The three-year-old hard construction market has boosted prices and trimmed coverage terms and limits. It also has turned what had been a fairly routine practice—obtaining extensions of policies to cover projects that drag out longer than anticipated—into a more complex negotiation.

John Roe, head of construction casualty insurance in North America for Berkshire Hathaway Specialty, said the issues involved can't be attributed to  “any one event" but are the result of "10 years of pricing and claims going up.”

His comments were offered at the annual construction conference of the International Risk Management Institute, Nov. 9, in San Diego, where extensions were a subject of special interest. Risk managers from Bechtel National and McCarthy Holdings sat on a panel on the subject with Roe and a high-level brokerage executive and together they examined the matter from their differing perspectives.

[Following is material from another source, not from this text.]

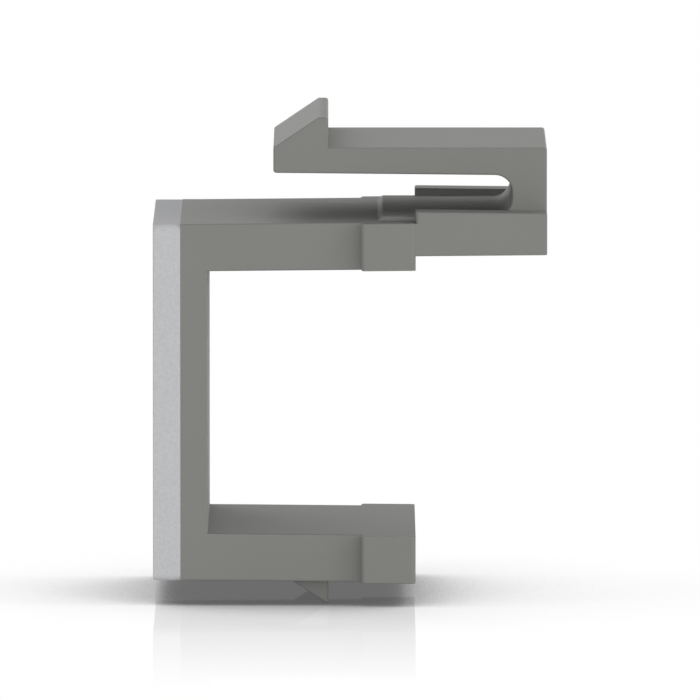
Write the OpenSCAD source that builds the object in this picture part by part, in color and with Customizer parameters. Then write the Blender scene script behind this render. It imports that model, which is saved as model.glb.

Nobody in construction operations "likes spending millions of dollars more on premiums that hadn't been budgeted for."
Jaap Vrolijk, global business unit risk manager, Bechtel National Inc. 

The unforeseen project completion delays have many causes: delays in permitting, owner change orders, scope creep or overall project complexity. The new difficulties arise from what insurers say are skyrocketing claims costs, higher premiums and the fact that several carriers have bowed out of certain coverage types for which they would have readily written policies five years ago. 

Most sources of insurance coverage are willing to have a discussion around extensions of six to 12 months, the panelists agreed. The problems often crop up over the builders risk coverage, where insurers may seek bigger retentions cutting into the project's profit margins. Other times it is the competed operations coverage—for policies that have what insurers describe as longer tails beyond the actual time of construction—that cause the most problems.

Nobody in construction operations "likes spending millions of dollars more on premiums that hadn’t been budgeted for," said Jaap Vrolijk, global business unit risk manager for Bechtel National Inc.

Thomas Grandmaison, chief broking officer for AON Construction Services Group, said that in AON’s book of written policy coverage, about “90% of our portfolio need an extension of some sort” and “maybe 10% to 15% create the problems.”

The issues can come up when the needed extension is part of an insurance "tower," the layers of primary and excess coverage, that may need to be aligned and extended together. Whether insurers will deny coverage misalignments or conflicts isn't clear yet. "In court cases, this subject hasn’t been tested yet," said Jeremiah Welch, the session moderator and a partner in attorneys Saxe Doernberger & Vita.

Insured Until Statute of Repose

An important goal with some insurance coverage is to get the policy to extend out to the state's statute of repose, which frees a party from liability after a certain amount of time elapses. Most states, according to IRMI's website, have statutes specific to construction that prohibit claims for defects after a specified number of years.

Ted Wickenhauser, McCarthy Holdings' senior vice president of risk management, says a long-term relationship with an insurance carrier is important. He said his company is looking for insurers "who  are in business, stayed in business and not been in and out," meaning, entering and existing various types of construction insurance markets.

As for the value of a long-term relationship, "I would say at end of the day, relationships do play in your favor more than not."

Construction companies in general have had to work harder on risk management and controlling insurance costs in recent years.

Because of the hard market, Vrolijk said, his colleagues in the legal department and construction operations have "learned more about the insurance market in that last year" and "that’s a good thing."